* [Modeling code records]

----------------------------------------

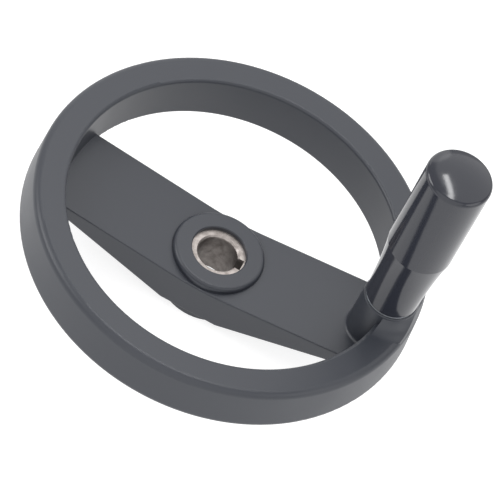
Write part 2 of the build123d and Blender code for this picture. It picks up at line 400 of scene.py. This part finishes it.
def soft_light(name, shape, size, power):
    """An area light in the scene, its size in metres and its power in watts."""
    data = bpy.data.lights.new(name, "AREA")
    data.shape = shape
    data.size = size
    data.energy = power
    light = bpy.data.objects.new(name, data)
    bpy.context.scene.collection.objects.link(light)
    return light


for name, lamp in LAMPS.items():
    light = soft_light(name, "DISK", lamp["size"], lamp["power"])
    outwards = towards_lamp(lamp)
    light.location = outwards * LAMP_DISTANCE
    light.rotation_euler = outwards.to_track_quat("Z", "Y").to_euler()

strip_start = towards_lamp(STRIP_FROM) * LAMP_DISTANCE
strip_end = towards_lamp(STRIP_TO) * LAMP_DISTANCE
strip = soft_light("strip_light", "RECTANGLE", (strip_end - strip_start).length, STRIP_POWER)
strip.data.size_y = STRIP_WIDTH
along = (strip_end - strip_start).normalized()
outwards = ((strip_start + strip_end) / 2).normalized()
strip.matrix_world = Matrix.LocRotScale(
    outwards * LAMP_DISTANCE,
    Matrix((along, outwards.cross(along), outwards)).transposed(),
    None,
)

# Camera
# It looks down on the wheel from the front, far off, and rolled so that the handle is to the right.
# Its azimuth is 0 in front of the wheel, on the side of -Y.
CAMERA_AIM = Vector((0.01027, -0.00865, 0.04083))
CAMERA_DISTANCE = 1.9008
CAMERA_AZIMUTH = 0.47
CAMERA_ELEVATION = 50.41
CAMERA_ROLL = 27.97
CAMERA_LENS_MM = 360.0
CAMERA_SENSOR_MM = 36.0

camera_data = bpy.data.cameras.new("camera")
camera_data.lens = CAMERA_LENS_MM
camera_data.sensor_width = CAMERA_SENSOR_MM
camera = bpy.data.objects.new("camera", camera_data)
bpy.context.scene.collection.objects.link(camera)
turn = radians(CAMERA_AZIMUTH)
rise = radians(CAMERA_ELEVATION)
roll = radians(CAMERA_ROLL)
back = Vector((sin(turn) * cos(rise), -cos(turn) * cos(rise), sin(rise)))
level = Vector((cos(turn), sin(turn), 0))
upright = back.cross(level)
right = level * cos(roll) + upright * sin(roll)
up = upright * cos(roll) - level * sin(roll)
axes = Matrix((right, up, back)).transposed()
camera.matrix_world = Matrix.LocRotScale(CAMERA_AIM + back * CAMERA_DISTANCE, axes, None)
bpy.context.scene.camera = camera
# The picture keeps plain whites and blacks, as the photo does.
bpy.context.scene.view_settings.view_transform = "Standard"
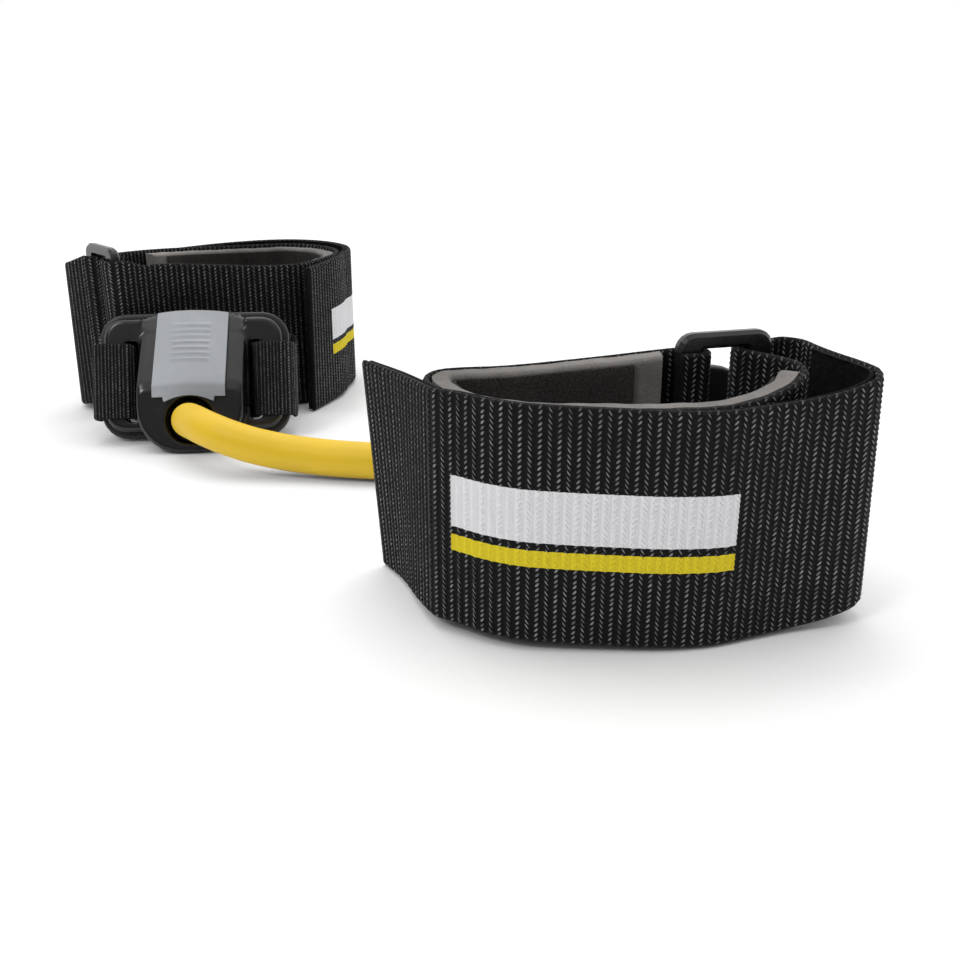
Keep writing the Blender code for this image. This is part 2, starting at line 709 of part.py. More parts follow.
def make_band(side, cuff):
    """Narrow band sewn to the cuff's wall, looped through the connector's slots."""
    base = cuff_routes(cuff)[0]
    edges = band_edges(cuff, base)
    half = 0.5 * WEB_THICK
    loops = []
    count = len(edges)
    for index, (lower, upper) in enumerate(edges):
        before = edges[index - 1]
        after = edges[(index + 1) % count]
        way = (after[0] + after[1] - before[0] - before[1]).normalized()
        rise = (upper - lower).normalized()
        out = way.cross(rise).normalized() * half
        loops.append([lower - out, lower + out, upper + out, upper - out])
    loft(side + "_connector_band", loops, "webbing", closed=True)


def tube_points():
    """Points along the tube, read from a smooth curve between its two seats."""
    ends = []
    for side, cuff in CUFFS:
        frame = connector_matrix(cuff)
        depths = (TUBE_INSERT, 5.0, 2.0)
        ends.append([frame @ (Vector((0.0, depth, BORE_HEIGHT)) * MM) / MM for depth in depths])
    dense = catmull(ends[0] + [Vector(point) for point in TUBE_ROUTE] + ends[1][::-1])
    runs = [(after - before).length for before, after in zip(dense, dense[1:])]
    first = sum(runs[:2 * CURVE_PIECES])
    last = sum(runs[:-2 * CURVE_PIECES])
    count = round((last - first) / TUBE_STRIDE)
    marks = [first + (last - first) * step / count for step in range(count + 1)]
    kept = [dense[0]]
    travelled = 0.0
    for point, run in zip(dense[1:], runs):
        travelled += run
        if marks and travelled >= marks[0] - 0.001:
            kept.append(point)
            marks.pop(0)
    kept.append(dense[-1])
    return kept


def make_tube():
    """Stretch tube lying between the two connectors."""
    points = tube_points()
    curve = bpy.data.curves.new("resistance_tube", "CURVE")
    curve.dimensions = "3D"
    curve.bevel_depth = 0.5 * TUBE_DIAMETER * MM
    curve.bevel_resolution = 3
    curve.use_fill_caps = True
    spline = curve.splines.new("POLY")
    spline.points.add(len(points) - 1)
    for spot, point in zip(spline.points, points):
        spot.co = (*(point * MM), 1.0)
    add_object("resistance_tube", curve, "tube")


def main():
    clear_scene()
    shapes = connector_shapes()
    for side, cuff in CUFFS:
        make_cuff(side, cuff)
        make_ring(side, cuff)
        make_connector(side, cuff, shapes)
        make_band(side, cuff)
    make_tube()


main()
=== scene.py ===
"""Looks of a lateral resistance trainer, dressed over its moving frame."""

import math

import bmesh
import bpy
import numpy as np
from bpy.props import FloatProperty, FloatVectorProperty, IntProperty, PointerProperty
from mathutils import Matrix, Vector


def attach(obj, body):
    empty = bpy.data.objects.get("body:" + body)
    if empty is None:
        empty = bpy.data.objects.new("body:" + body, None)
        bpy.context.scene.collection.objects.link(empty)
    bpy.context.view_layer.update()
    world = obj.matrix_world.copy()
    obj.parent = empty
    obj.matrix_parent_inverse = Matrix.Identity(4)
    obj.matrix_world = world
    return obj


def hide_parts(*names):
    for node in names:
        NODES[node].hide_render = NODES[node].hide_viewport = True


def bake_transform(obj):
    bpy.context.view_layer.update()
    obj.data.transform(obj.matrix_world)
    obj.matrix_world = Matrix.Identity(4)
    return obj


bl_info = {
    "name": "Lateral Resistance Trainer",
    "version": (1, 0, 0),
    "blender": (4, 5, 0),
    "location": "View3D > Sidebar > Trainer",
    "description": "Builds the ankle cuffs, connectors and stretch tube over the moving frame",
    "category": "Object",
}

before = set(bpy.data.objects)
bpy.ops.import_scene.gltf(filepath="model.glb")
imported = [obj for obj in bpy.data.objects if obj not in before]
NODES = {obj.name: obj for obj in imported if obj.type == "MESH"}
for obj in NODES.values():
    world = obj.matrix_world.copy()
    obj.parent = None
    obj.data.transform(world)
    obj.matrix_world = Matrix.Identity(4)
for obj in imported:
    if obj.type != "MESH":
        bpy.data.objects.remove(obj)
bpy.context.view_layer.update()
MM = 0.001

# Straps, pads and fastening, in millimetres; the gap lies between all layers. Rows and the
# pad's trim are counts.
GAP = 0.3
WEB_THICK = 1.8
WEB_WIDTH = 50.0
HOOK_THICK = 0.6
LOOP_THICK = 0.8
LOOP_HEIGHT = 47.0
LOOP_LOW = 1.5
LOOP_SPREAD = 1.2
LAYER_ROOM = 0.2
FOAM_THICK = 4.2
FOAM_LOW = 0.6
FOAM_HEIGHT = 48.2
FOAM_EDGE = 1.3
LINING_THICK = 0.6
LINING_LOW = 2.6
PILE_STEP = 0.8
PILE_ROWS = 44
PAD_STEP = 1.2
PAD_ROWS = 24
PAD_TRIM = 2
CUT_WAVE = 0.05
CUT_WAVES = ((0.9, 0.0), (0.37, 1.0))

# Slip ring and the folds round its bars, in millimetres; the fold's steps are a count
RING_LIFT = 4.8
RING_SIDE_BAR = 6.0
RING_THICK = 3.0
RING_PITCH = 16.6
RING_SWING_ROOM = 1.2
FOLD_ROOM = 0.5
FOLD_STEPS = 6

# Connector, its band and its cap, in millimetres. The left connector leans back by LEAN.
# CAP_SLOPE has the cap's top and foot as shares of the way up the housing's slope. The grip
# ridges' start, pitch and span are shares of the way down the cap.
LEAN = math.radians(22.0)
PLATE_TOP = 46.8
PLATE_FRONT = 12.5
BODY_FRONT_TOP = 21.2
BORE_HEIGHT = 10.7
BAND_WIDTH = 24.0
BAND_LOW = 12.4
BAND_BEHIND = 16.6
CAP_WIDTH = 22.4
CAP_EDGE = 1.0
CAP_CROWN = 1.4
CAP_SLOPE = (0.975, 0.06)
CAP_SLOPE_ROWS = 48
CAP_COLUMNS = 57
CAP_TAB_LOW = 18.0
CAP_ARCH_TOP = 18.4
CAP_ARCH_DROP = 2.1
CAP_ARCH_HALF = 7.9
RIDGE_FROM = 0.2
RIDGE_PITCH = 0.085
RIDGE_SPAN = 6.5 * RIDGE_PITCH
RIDGE_HALF = 6.2
RIDGE_HEIGHT = 0.35
RIDGE_ENDS = 0.5

# Softened and bevelled edges of the mouldings, in metres
EASED_DETAIL = 0.0004
BEVEL_WIDTH = 0.0004

# Tube, in millimetres: its width, and the depths in each bore where it lies straight
TUBE_DIAMETER = 10.8
TUBE_SEAT = (7.5, 5.0, 2.0)
TUBE_PIECES = 10

# Pieces in a smooth route between two of its given points
CURVE_PIECES = 24

# Raised yarns: points to a column and their heights, height of a sunk yarn, rows that fade
# towards an edge, and the share of the strap's thickness left there
COLUMN_POINTS = 4
YARN_PROFILE = (0.0, 0.62, 1.0, 0.62)
SUNK_YARN = 0.25
EDGE_ROWS = 2.0
EDGE_THICKNESS = 0.45

# Shape of a raised yarn, in its bump and its painted highlight: 2 / narrowing of a column wide
# and 2 / thinning of a row tall, with the odd columns' change of thinning
YARN_NARROWING = 4.4
YARN_THINNING = 3.9
ODD_THINNING = -0.8

# Printed stripes on the tails: colour, middle height and half width in centimetres
STRIPE_BARS = (("stripe", 2.75, 0.55), ("thin_stripe", 1.85, 0.18))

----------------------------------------

* [Task to carry out]
Repeat verbatim the opening run of entries, ending with the line that contains "CAMERA_SENSOR_MM = 36.0".

* [Result]
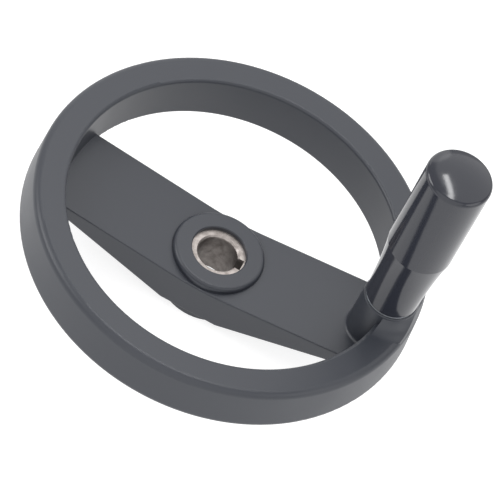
Write part 2 of the build123d and Blender code for this picture. It picks up at line 400 of scene.py. This part finishes it.
def soft_light(name, shape, size, power):
    """An area light in the scene, its size in metres and its power in watts."""
    data = bpy.data.lights.new(name, "AREA")
    data.shape = shape
    data.size = size
    data.energy = power
    light = bpy.data.objects.new(name, data)
    bpy.context.scene.collection.objects.link(light)
    return light


for name, lamp in LAMPS.items():
    light = soft_light(name, "DISK", lamp["size"], lamp["power"])
    outwards = towards_lamp(lamp)
    light.location = outwards * LAMP_DISTANCE
    light.rotation_euler = outwards.to_track_quat("Z", "Y").to_euler()

strip_start = towards_lamp(STRIP_FROM) * LAMP_DISTANCE
strip_end = towards_lamp(STRIP_TO) * LAMP_DISTANCE
strip = soft_light("strip_light", "RECTANGLE", (strip_end - strip_start).length, STRIP_POWER)
strip.data.size_y = STRIP_WIDTH
along = (strip_end - strip_start).normalized()
outwards = ((strip_start + strip_end) / 2).normalized()
strip.matrix_world = Matrix.LocRotScale(
    outwards * LAMP_DISTANCE,
    Matrix((along, outwards.cross(along), outwards)).transposed(),
    None,
)

# Camera
# It looks down on the wheel from the front, far off, and rolled so that the handle is to the right.
# Its azimuth is 0 in front of the wheel, on the side of -Y.
CAMERA_AIM = Vector((0.01027, -0.00865, 0.04083))
CAMERA_DISTANCE = 1.9008
CAMERA_AZIMUTH = 0.47
CAMERA_ELEVATION = 50.41
CAMERA_ROLL = 27.97
CAMERA_LENS_MM = 360.0
CAMERA_SENSOR_MM = 36.0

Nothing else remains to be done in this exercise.